> EXERCISE: Only the lines from the one containing "up round the needle" down to the one containing "depsgraph = bpy.context.evaluated_depsgraph_get()", inclusive, are to be quoted exactly.
[START PROVIDED RECORDS]
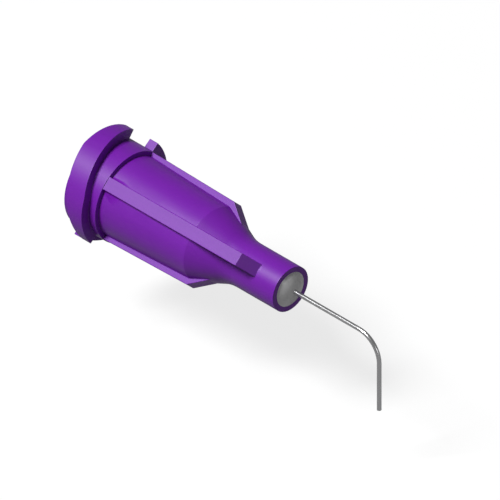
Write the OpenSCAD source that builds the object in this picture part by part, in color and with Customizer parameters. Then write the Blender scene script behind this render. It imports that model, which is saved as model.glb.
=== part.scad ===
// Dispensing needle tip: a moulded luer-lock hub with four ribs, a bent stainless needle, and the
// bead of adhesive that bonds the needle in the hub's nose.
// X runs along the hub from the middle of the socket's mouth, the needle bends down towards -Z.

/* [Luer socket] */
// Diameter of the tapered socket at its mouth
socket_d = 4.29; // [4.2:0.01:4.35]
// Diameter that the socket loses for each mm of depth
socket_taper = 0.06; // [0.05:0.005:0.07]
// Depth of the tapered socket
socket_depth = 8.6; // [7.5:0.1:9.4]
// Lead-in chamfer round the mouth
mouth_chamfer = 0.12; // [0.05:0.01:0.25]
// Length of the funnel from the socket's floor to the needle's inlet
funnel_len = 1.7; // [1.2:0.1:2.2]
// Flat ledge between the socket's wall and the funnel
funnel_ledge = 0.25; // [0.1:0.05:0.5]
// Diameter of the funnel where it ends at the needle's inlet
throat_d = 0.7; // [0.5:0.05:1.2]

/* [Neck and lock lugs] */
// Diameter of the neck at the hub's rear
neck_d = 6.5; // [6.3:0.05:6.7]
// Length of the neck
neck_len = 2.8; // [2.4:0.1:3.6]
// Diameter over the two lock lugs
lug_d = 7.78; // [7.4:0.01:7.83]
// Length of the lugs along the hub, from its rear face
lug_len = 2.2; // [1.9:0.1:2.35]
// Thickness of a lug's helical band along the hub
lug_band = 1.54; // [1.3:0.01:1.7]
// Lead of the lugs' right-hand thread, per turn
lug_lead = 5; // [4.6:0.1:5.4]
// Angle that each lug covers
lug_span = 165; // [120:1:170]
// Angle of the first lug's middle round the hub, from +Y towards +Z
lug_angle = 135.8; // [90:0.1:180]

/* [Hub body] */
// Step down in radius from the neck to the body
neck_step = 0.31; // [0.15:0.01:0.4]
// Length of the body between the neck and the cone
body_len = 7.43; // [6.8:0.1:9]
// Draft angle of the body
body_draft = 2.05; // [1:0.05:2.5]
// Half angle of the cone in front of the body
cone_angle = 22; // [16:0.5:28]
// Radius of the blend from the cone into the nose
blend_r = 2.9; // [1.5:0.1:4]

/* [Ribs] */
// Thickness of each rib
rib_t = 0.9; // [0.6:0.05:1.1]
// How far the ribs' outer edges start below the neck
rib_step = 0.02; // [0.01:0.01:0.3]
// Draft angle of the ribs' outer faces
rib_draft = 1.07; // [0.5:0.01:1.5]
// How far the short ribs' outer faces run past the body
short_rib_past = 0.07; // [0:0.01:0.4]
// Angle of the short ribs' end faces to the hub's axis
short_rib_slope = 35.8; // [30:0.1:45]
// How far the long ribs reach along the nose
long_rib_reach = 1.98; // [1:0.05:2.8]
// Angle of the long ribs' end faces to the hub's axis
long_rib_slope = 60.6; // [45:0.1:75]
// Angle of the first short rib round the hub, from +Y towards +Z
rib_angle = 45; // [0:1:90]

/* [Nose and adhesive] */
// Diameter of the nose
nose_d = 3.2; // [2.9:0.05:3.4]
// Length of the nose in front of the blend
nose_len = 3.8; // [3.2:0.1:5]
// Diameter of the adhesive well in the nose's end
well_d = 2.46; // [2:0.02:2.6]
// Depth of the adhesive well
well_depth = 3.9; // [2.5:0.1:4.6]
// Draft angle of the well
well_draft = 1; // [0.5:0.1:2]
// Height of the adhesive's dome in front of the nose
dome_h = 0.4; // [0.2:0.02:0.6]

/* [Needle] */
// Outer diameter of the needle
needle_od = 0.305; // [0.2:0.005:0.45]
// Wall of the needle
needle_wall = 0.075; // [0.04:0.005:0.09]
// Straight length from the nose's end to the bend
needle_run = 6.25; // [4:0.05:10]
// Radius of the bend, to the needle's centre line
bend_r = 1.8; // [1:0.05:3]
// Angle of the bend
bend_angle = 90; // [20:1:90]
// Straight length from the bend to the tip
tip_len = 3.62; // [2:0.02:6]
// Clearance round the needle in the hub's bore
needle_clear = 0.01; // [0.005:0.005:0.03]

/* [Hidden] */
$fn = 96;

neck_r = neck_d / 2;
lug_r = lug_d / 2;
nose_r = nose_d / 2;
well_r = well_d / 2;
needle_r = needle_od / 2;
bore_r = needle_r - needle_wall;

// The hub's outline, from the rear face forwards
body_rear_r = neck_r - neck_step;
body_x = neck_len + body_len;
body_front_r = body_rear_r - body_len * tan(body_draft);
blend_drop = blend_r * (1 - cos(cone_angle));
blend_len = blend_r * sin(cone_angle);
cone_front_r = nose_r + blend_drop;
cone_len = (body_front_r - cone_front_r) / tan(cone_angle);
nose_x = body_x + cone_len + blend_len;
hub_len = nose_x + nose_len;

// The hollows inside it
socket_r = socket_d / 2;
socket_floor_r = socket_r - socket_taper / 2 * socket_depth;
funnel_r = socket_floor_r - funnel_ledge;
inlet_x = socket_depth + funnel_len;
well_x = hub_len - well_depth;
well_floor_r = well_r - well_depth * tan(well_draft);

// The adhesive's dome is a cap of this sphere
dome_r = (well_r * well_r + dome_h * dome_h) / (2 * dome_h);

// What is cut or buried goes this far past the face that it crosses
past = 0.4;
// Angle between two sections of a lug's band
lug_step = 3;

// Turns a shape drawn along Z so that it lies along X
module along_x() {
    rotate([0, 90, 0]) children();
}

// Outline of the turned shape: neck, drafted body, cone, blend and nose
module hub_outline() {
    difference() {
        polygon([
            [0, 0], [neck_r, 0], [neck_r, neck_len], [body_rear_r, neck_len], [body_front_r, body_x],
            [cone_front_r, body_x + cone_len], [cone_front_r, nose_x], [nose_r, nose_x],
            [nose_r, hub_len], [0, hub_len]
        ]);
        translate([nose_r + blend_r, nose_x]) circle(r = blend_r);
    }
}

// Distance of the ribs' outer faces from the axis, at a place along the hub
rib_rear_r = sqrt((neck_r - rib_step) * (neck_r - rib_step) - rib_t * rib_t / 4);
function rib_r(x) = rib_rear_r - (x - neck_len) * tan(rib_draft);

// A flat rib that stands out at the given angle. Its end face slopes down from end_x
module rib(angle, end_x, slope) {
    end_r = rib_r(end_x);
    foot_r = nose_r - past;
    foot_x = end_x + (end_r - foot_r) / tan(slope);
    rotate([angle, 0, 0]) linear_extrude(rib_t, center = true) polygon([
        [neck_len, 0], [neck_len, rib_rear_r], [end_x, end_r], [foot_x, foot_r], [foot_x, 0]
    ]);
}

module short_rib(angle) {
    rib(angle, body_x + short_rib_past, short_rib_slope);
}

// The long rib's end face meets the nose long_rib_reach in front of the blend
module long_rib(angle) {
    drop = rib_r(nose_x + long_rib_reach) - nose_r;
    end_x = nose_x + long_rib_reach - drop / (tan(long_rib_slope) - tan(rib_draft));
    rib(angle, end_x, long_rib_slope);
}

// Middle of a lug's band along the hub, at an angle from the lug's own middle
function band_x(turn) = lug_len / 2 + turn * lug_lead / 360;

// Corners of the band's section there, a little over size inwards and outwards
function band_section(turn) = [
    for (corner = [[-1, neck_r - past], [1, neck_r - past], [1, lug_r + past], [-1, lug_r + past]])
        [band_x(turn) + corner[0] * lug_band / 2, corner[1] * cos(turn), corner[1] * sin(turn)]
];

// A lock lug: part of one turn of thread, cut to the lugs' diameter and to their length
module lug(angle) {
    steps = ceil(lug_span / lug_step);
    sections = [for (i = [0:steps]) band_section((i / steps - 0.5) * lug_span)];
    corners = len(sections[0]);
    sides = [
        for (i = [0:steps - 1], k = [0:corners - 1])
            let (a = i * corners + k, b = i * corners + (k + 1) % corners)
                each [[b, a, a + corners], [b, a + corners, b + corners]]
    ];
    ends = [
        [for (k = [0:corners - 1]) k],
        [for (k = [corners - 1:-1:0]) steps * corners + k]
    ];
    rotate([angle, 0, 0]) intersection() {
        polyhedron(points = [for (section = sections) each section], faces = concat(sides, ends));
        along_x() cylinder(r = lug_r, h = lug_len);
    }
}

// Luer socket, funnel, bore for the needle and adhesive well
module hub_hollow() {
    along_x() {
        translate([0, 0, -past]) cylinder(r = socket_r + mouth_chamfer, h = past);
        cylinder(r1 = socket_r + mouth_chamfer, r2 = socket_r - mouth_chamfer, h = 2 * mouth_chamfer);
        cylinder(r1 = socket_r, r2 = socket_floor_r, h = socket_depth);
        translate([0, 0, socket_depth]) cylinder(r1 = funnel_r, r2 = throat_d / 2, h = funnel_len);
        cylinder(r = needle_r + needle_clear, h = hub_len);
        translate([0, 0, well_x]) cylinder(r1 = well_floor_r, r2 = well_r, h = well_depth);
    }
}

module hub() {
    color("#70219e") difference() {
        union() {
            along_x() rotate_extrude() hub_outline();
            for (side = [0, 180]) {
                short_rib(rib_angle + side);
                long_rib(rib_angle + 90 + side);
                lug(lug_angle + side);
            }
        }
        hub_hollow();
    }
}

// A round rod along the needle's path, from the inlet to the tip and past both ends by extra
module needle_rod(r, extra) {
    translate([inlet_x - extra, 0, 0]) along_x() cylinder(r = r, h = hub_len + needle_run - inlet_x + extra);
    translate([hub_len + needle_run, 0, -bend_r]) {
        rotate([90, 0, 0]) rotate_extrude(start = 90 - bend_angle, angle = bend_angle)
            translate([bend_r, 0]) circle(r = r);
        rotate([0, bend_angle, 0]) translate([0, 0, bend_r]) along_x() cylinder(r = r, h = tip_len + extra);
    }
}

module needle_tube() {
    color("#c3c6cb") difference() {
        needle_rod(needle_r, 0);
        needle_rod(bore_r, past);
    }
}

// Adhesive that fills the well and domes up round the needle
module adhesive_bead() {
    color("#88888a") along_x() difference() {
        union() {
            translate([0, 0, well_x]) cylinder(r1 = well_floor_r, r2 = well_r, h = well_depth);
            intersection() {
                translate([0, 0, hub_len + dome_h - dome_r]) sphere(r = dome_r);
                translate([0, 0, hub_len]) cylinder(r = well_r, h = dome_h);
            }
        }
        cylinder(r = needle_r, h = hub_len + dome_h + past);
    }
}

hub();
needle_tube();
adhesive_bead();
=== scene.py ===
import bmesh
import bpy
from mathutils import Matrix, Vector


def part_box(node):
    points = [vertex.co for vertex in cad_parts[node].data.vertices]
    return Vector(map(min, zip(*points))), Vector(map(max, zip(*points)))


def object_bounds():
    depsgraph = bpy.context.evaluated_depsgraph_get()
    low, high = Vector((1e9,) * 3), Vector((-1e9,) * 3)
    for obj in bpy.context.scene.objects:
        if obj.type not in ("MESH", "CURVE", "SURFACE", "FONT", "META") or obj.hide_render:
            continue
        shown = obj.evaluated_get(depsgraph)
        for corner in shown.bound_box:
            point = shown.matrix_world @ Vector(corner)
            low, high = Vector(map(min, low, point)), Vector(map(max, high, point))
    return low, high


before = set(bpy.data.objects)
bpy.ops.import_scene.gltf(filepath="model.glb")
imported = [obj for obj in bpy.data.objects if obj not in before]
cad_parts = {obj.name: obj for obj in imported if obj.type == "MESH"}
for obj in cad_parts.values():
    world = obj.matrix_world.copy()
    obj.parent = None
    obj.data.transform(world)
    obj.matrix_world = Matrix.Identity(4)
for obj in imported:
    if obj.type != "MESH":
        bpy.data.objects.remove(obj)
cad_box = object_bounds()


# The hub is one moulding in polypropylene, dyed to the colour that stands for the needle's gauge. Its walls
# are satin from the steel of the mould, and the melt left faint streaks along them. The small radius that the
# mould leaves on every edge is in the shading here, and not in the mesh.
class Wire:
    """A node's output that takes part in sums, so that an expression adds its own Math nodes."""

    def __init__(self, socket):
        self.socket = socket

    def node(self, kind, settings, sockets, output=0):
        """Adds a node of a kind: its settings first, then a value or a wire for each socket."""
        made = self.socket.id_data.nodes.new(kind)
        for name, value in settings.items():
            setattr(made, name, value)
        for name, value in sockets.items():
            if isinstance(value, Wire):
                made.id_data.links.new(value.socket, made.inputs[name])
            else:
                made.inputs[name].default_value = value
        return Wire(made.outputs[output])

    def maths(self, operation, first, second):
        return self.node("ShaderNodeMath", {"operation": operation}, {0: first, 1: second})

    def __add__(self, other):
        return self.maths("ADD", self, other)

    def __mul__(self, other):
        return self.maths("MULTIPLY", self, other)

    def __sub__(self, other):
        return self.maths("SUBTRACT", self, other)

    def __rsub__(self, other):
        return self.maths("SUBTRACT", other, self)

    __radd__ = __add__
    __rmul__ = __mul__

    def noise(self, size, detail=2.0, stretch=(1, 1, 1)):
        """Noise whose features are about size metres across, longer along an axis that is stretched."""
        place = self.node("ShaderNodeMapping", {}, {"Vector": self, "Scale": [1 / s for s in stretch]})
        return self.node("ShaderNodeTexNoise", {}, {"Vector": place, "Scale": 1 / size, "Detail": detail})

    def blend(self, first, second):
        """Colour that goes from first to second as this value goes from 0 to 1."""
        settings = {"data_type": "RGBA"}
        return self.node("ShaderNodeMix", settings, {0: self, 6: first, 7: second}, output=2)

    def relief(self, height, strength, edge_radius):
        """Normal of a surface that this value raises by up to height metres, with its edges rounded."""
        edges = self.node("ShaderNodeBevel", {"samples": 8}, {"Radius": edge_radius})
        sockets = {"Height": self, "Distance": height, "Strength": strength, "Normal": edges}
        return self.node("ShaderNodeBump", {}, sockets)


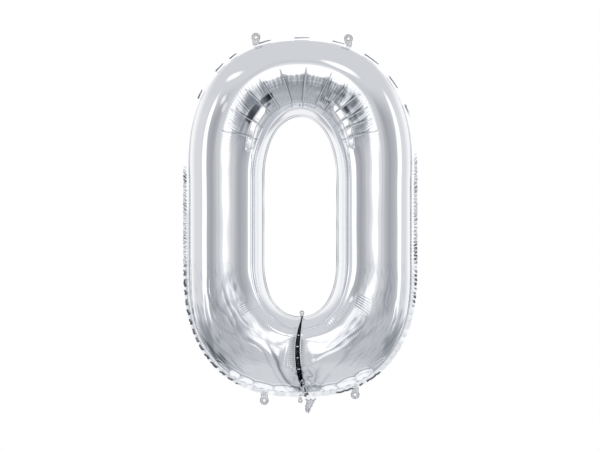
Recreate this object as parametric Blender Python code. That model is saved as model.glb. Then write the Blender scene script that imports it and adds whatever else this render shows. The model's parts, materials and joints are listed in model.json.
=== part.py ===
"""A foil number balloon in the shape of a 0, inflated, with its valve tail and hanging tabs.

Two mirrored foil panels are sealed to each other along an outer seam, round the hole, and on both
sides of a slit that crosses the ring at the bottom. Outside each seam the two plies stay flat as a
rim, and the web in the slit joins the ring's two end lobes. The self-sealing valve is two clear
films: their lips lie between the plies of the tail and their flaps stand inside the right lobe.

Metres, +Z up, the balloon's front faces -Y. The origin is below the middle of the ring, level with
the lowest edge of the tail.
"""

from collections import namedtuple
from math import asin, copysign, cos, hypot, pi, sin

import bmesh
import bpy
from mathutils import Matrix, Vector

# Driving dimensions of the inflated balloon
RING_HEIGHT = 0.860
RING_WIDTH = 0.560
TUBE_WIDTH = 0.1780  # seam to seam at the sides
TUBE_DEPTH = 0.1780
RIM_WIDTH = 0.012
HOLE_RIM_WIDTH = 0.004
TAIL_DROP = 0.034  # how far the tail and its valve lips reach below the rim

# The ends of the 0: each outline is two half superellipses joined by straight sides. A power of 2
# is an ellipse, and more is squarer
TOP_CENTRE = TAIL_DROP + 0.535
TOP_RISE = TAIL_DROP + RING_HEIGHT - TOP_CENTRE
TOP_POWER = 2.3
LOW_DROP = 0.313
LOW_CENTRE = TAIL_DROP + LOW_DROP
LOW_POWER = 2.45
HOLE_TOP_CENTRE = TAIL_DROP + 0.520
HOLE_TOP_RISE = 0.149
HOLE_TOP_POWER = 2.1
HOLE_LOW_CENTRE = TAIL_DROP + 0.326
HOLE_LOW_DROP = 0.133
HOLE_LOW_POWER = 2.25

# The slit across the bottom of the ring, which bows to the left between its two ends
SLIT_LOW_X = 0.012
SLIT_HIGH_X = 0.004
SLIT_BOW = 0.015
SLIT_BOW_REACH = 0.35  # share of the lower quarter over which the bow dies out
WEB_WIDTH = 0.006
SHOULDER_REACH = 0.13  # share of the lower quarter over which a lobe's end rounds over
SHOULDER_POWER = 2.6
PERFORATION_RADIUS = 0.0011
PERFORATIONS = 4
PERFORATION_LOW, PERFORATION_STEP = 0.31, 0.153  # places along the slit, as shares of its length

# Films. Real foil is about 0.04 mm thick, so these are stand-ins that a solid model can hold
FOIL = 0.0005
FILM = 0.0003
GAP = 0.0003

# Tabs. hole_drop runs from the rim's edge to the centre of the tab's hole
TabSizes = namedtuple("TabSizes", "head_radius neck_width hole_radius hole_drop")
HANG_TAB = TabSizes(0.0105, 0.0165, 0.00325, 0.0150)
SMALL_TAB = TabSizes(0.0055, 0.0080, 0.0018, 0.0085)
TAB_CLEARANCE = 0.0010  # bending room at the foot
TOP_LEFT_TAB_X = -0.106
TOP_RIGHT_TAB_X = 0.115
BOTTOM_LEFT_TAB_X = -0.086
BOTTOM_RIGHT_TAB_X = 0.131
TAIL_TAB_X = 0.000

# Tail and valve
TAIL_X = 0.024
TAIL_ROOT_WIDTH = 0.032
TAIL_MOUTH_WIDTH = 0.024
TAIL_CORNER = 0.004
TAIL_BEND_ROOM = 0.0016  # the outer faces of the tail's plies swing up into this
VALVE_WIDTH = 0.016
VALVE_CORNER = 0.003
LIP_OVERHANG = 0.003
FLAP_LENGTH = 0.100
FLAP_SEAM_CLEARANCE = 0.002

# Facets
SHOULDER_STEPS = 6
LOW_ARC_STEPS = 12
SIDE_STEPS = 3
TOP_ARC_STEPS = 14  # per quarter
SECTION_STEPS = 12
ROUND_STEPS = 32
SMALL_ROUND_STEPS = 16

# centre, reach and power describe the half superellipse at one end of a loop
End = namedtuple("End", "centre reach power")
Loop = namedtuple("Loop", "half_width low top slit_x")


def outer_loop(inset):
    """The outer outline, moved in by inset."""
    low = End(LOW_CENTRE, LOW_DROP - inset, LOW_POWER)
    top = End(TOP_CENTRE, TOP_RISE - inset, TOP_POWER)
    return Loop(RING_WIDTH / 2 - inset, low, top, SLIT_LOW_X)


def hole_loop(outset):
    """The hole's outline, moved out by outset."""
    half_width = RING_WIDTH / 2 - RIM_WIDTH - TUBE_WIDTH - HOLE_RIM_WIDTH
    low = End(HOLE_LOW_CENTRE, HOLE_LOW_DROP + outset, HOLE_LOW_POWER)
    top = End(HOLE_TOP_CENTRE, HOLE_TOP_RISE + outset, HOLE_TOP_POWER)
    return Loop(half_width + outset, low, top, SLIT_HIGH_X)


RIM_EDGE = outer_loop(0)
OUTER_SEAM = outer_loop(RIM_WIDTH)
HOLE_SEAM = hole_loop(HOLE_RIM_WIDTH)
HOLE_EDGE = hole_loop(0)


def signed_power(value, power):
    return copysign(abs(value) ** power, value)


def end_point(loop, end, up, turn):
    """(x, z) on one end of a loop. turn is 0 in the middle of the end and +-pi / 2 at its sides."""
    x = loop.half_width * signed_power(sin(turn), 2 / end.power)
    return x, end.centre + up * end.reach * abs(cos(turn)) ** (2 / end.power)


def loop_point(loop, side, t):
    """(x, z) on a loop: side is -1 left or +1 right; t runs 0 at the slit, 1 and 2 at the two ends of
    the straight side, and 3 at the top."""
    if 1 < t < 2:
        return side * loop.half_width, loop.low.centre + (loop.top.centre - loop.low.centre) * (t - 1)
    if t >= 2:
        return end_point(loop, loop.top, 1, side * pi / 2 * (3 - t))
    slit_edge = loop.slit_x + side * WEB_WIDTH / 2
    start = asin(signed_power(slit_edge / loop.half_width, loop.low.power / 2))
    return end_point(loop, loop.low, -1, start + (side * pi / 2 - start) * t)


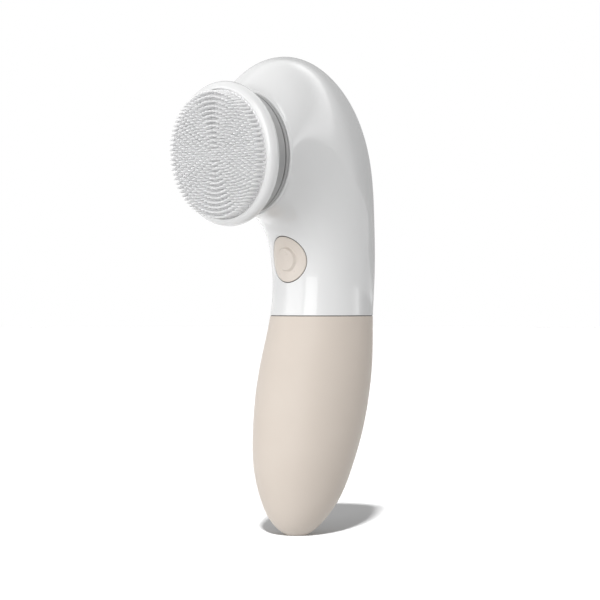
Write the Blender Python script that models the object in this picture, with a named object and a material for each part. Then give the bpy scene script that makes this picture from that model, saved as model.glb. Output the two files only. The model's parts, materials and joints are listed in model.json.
[END PROVIDED RECORDS]
> EXERCISE SOLUTION:
// Adhesive that fills the well and domes up round the needle
module adhesive_bead() {
    color("#88888a") along_x() difference() {
        union() {
            translate([0, 0, well_x]) cylinder(r1 = well_floor_r, r2 = well_r, h = well_depth);
            intersection() {
                translate([0, 0, hub_len + dome_h - dome_r]) sphere(r = dome_r);
                translate([0, 0, hub_len]) cylinder(r = well_r, h = dome_h);
            }
        }
        cylinder(r = needle_r, h = hub_len + dome_h + past);
    }
}

hub();
needle_tube();
adhesive_bead();
=== scene.py ===
import bmesh
import bpy
from mathutils import Matrix, Vector


def part_box(node):
    points = [vertex.co for vertex in cad_parts[node].data.vertices]
    return Vector(map(min, zip(*points))), Vector(map(max, zip(*points)))


def object_bounds():
    depsgraph = bpy.context.evaluated_depsgraph_get()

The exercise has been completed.